By John Wayne on Tuesday, 31 March 2026
Category: Race, Culture, Nation

The Closing of the Oil Arteries, By Peter West

The Sky News report on Iran threatening to block another major global trade route should not be read as an isolated escalation. It is better understood as the logical continuation of a strategy that has already been partially demonstrated: the weaponisation of the world's narrow maritime chokepoints. What is at stake is not simply regional conflict, but the vulnerability of the entire global trading system to disruption at a handful of geographic bottlenecks.

The Strait of Hormuz has long been recognised as one of these bottlenecks, a narrow corridor through which a significant portion of the world's oil supply passes. Its strategic importance has been discussed for decades, but largely in abstract terms, as a theoretical risk rather than an imminent one. That abstraction has now collapsed. Even limited interference in Hormuz is enough to send shockwaves through energy markets, disrupt shipping patterns, and trigger immediate economic anxiety. The strait is not just another route; it is an artery. And once one artery is constricted, attention inevitably turns to the others.

The second critical passage, increasingly in focus, is the Bab el-Mandeb Strait—the so-called "Gate of Tears"—which links the Indian Ocean to the Red Sea and, by extension, the Suez Canal. If Hormuz is the tap controlling Gulf energy exports, Bab el-Mandeb is the conduit through which much of that energy, and a vast volume of global trade, flows toward Europe. The two are not independent. They form part of a single system. Disrupt both, and the consequences are not additive but multiplicative. Ships are forced into long detours around Africa, supply chains stretch and fray, costs rise sharply, and delays cascade through industries that depend on just-in-time logistics.

What this reveals, more clearly than any academic discussion of globalisation ever could, is how fragile the system actually is. For decades, policymakers and economists have operated on the implicit assumption that global trade routes are stable, neutral, and effectively guaranteed. This assumption underpinned the expansion of complex, geographically dispersed supply chains and the steady integration of markets. But that stability was never a law of nature. It was a contingent political and military achievement, maintained by a particular balance of power. As that balance shifts, so too does the reliability of the system it supported.

Iran's threat, whether fully realised or not, exposes a broader transformation in the nature of power. It is no longer necessary to defeat an adversary's military in the conventional sense. It may be sufficient to disrupt the flows on which that adversary depends. A narrow stretch of water, if strategically positioned, can exert leverage disproportionate to its size. Control over geography, over chokepoints rather than territories, becomes a decisive instrument.

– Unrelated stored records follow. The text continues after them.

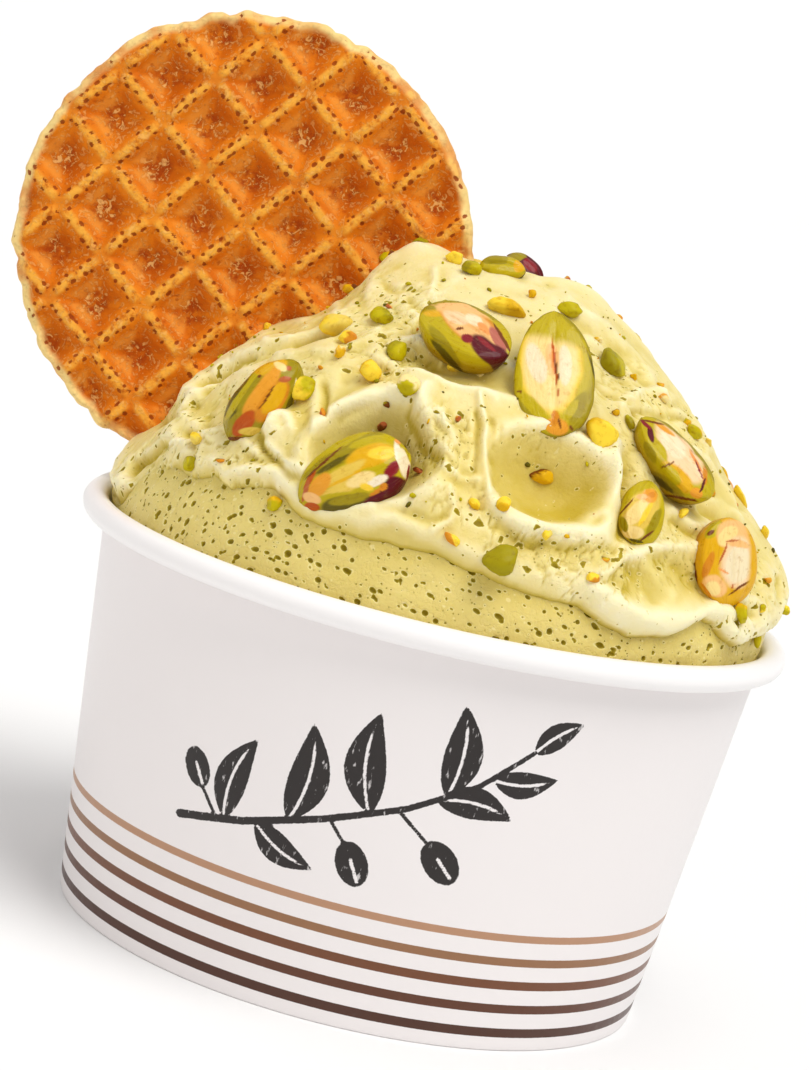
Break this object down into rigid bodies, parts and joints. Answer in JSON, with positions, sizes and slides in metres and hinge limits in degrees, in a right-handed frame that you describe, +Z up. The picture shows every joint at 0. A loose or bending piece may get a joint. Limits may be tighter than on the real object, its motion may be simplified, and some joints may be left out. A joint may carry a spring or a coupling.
{
  "type": "gelato cup",
  "caption": "Round paper cup with a rolled rim, heaped with scooped pistachio gelato, a round waffle wafer stuck in it and shelled pistachios on top.",
  "frame": {"origin": "centre of the bounding box at the height the foot ring stands on; the cup's own axis stands 8.8 mm towards +X, because the wafer reaches out towards -X", "axes": "+Z up along the cup's axis, -Y the side shown, -X the side the wafer leans out to"},
  "size_m": [0.1136, 0.096, 0.1184],
  "materials": {
    "cup_paper": "coated white paper board, satin, printed with five brown stripes",
    "base_paper": "coated white paper board, satin",
    "gelato": "creamy frozen gelato, soft satin, with small air holes",
    "wafer": "crisp baked waffle, matte with a slight fat sheen",
    "pistachio": "shelled pistachio kernel, satin"
  },
  "bodies": {
    "root": {"cup_wall": "cup_paper", "cup_base": "base_paper", "gelato": "gelato", "wafer": "wafer", "pistachio_01": "pistachio", "pistachio_02": "pistachio", "pistachio_03": "pistachio", "pistachio_04": "pistachio", "pistachio_05": "pistachio", "pistachio_06": "pistachio", "pistachio_07": "pistachio", "pistachio_08": "pistachio", "pistachio_09": "pistachio", "pistachio_10": "pistachio", "pistachio_11": "pistachio", "pistachio_12": "pistachio", "pistachio_13": "pistachio", "pistachio_14": "pistachio"}
  },
  "joints": []
}
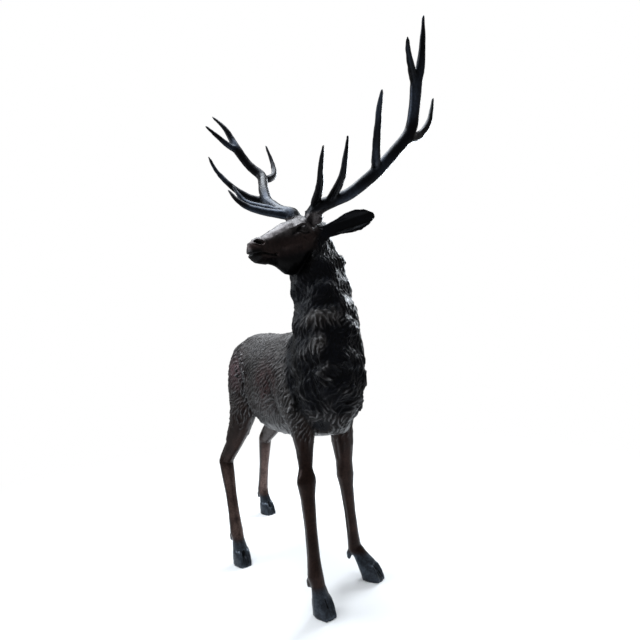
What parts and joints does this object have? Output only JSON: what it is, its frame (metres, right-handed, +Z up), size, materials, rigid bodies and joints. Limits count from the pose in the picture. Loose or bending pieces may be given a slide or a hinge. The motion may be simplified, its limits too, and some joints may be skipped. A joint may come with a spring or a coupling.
{
  "type": "bronze deer sculpture",
  "caption": "Standing stag with branched antlers, cast in bronze, head turned to its right, free-standing on its own hooves.",
  "frame": {"origin": "on the ground, under the middle of the whole figure's box", "axes": "+Z up, -Y the way the body faces, +X the stag's left side"},
  "size_m": [0.7662, 1.7924, 2.3443],
  "materials": {
    "bronze": "cast bronze with a dark blue-black to red-brown patina, satin, rubbed browner on the face, flanks and legs"
  },
  "bodies": {
    "root": {"stag": "bronze"}
  },
  "joints": []
}
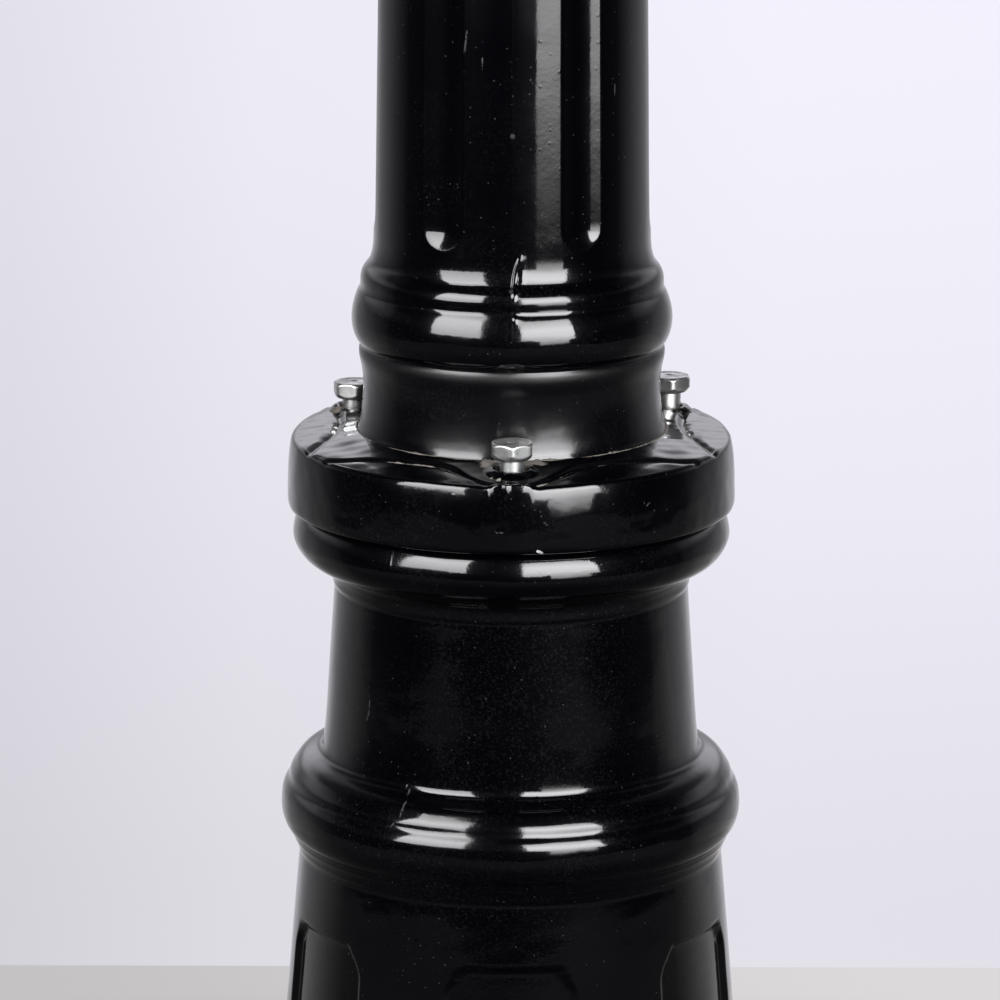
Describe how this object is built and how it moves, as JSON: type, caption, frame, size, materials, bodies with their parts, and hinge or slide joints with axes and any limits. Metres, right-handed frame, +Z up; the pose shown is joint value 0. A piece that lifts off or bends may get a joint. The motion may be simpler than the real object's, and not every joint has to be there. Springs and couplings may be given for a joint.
{
  "type": "triple head lamp post",
  "caption": "Garden lamp post with a panelled cast base, a bolted collar, a fluted column and scroll arms that carry hexagonal lanterns with hinged roofs.",
  "frame": {"origin": "on the post's axis at the underside of the foot flange, centre of the anchor bolt circle", "axes": "+Z up along the post, -Y towards the front, where one coupling bolt faces; arms at 60 degrees left and right of the front and straight back"},
  "size_m": [0.8106, 0.715, 2.311],
  "materials": {
    "cast_black": "black gloss paint on cast aluminium",
    "zinc_steel": "zinc plated steel, slightly dull",
    "pane_glass": "clear seeded glass",
    "bulb_glass": "frosted lamp glass",
    "cap_brass": "nickel-brass lamp cap",
    "porcelain": "glazed porcelain",
    "terminal_grey": "moulded",
    "steel_plate": "galvanised sheet",
    "lead_sleeve": "smooth rubber sleeve"
  },
  "bodies": {
    "root": {"arm_1": "cast_black", "arm_2": "cast_black", "arm_3": "cast_black", "arm_screws": "zinc_steel", "base_casting": "cast_black", "bulb_1": "bulb_glass", "bulb_2": "bulb_glass", "bulb_3": "bulb_glass", "bulb_cap_1": "cap_brass", "bulb_cap_2": "cap_brass", "bulb_cap_3": "cap_brass", "cable_saddle": "steel_plate", "capital": "cast_black", "capital_screws": "zinc_steel", "centre_finial": "cast_black", "clamp_collar": "cast_black", "column": "cast_black", "coupling_bolts": "zinc_steel", "earth_bolt": "zinc_steel", "frame_screws": "zinc_steel", "glass_panes_1": "pane_glass", "glass_panes_2": "pane_glass", "glass_panes_3": "pane_glass", "hinge_pins": "zinc_steel", "hub": "cast_black", "hub_screws": "zinc_steel", "lampholder_1": "porcelain", "lampholder_2": "porcelain", "lampholder_3": "porcelain", "lantern_base_1": "cast_black", "lantern_base_2": "cast_black", "lantern_base_3": "cast_black", "lantern_frame_1": "cast_black", "lantern_frame_2": "cast_black", "lantern_frame_3": "cast_black", "pane_clips_1": "zinc_steel", "pane_clips_2": "zinc_steel", "pane_clips_3": "zinc_steel", "seat_nipples": "zinc_steel", "seat_nuts": "zinc_steel", "terminal_block": "terminal_grey", "terminal_bracket": "steel_plate", "terminal_screws": "zinc_steel", "wire_1": "lead_sleeve", "wire_2": "lead_sleeve", "wire_3": "lead_sleeve"},
    "lid_1": {"roof_1": "cast_black", "vent_cap_1": "cast_black", "roof_finial_1": "cast_black", "thumbscrew_1": "zinc_steel"},
    "lid_2": {"roof_2": "cast_black", "vent_cap_2": "cast_black", "roof_finial_2": "cast_black", "thumbscrew_2": "zinc_steel"},
    "lid_3": {"roof_3": "cast_black", "vent_cap_3": "cast_black", "roof_finial_3": "cast_black", "thumbscrew_3": "zinc_steel"}
  },
  "joints": [
    {"name": "lid_hinge_1", "type": "hinge", "parent": "root", "child": "lid_1", "pos_m": [-0.37499, -0.2165, 2.097], "axis": [0.5, -0.866, 0], "range_deg": [0, 105]},
    {"name": "lid_hinge_2", "type": "hinge", "parent": "root", "child": "lid_2", "pos_m": [0.37499, -0.2165, 2.097], "axis": [0.5, 0.866, 0], "range_deg": [0, 105]},
    {"name": "lid_hinge_3", "type": "hinge", "parent": "root", "child": "lid_3", "pos_m": [0, 0.433, 2.097], "axis": [-1, 0, 0], "range_deg": [0, 105]}
  ]
}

There are, of course, alternatives. Oil can be moved via pipelines that bypass Hormuz, and ships can reroute around the Cape of Good Hope if the Red Sea becomes too dangerous. But these alternatives are limited in capacity and costly in practice. Pipelines cannot absorb the full volume of maritime transport, and rerouting adds weeks to journeys, increases fuel consumption, and raises insurance costs. These are not substitutes so much as emergency workarounds, capable of alleviating pressure but not restoring normality.

If such disruptions remain short-lived, the global economy absorbs the shock, albeit with higher prices and temporary dislocation. But if they are sustained, the effects deepen. Energy prices rise, feeding into inflation. Supply chains begin to seize as delays compound. Industrial production slows. Governments are forced to intervene, whether through subsidies, rationing, or direct control of resources. What begins as a logistical problem becomes an economic one, and then a political one.

In the longer term, the implications are more profound still. A sustained breakdown in key trade routes would accelerate a shift already underway: the partial unwinding of globalisation. States would move to secure more local or regional sources of energy and production, not because it is efficient, but because it is reliable. Trade would not disappear, but it would reorganise into blocs, each seeking to insulate itself from external shocks. The open, interconnected system of the late twentieth and early twenty-first centuries would give way to something more fragmented and more defensive.

What makes this moment particularly striking is how poorly anticipated it was by the intellectual and policy class that presided over the era now ending. For decades, interdependence was treated as a stabilising force, something that would reduce the likelihood of conflict by raising its costs. Trade routes were assumed to be permanent features of the landscape, part of the background rather than objects of contestation. The possibility that they might themselves become targets — central levers in geopolitical struggle — was acknowledged in theory but largely ignored in practice.

The result is a kind of conceptual lag. The world has changed faster than the frameworks used to understand it. What we are witnessing is not simply a regional crisis, but the exposure of assumptions that no longer hold. The smooth surface of globalisation, once taken for granted, is beginning to fracture along its weakest lines.

If the Strait of Hormuz is constrained, the system strains. If the Bab el-Mandeb is also compromised, the strain intensifies. And if multiple chokepoints are disrupted simultaneously, the system does not merely bend — it risks breaking. The arteries of global trade, once assumed to be permanently open, are now visibly vulnerable. And once that vulnerability is recognised, it cannot be unseen.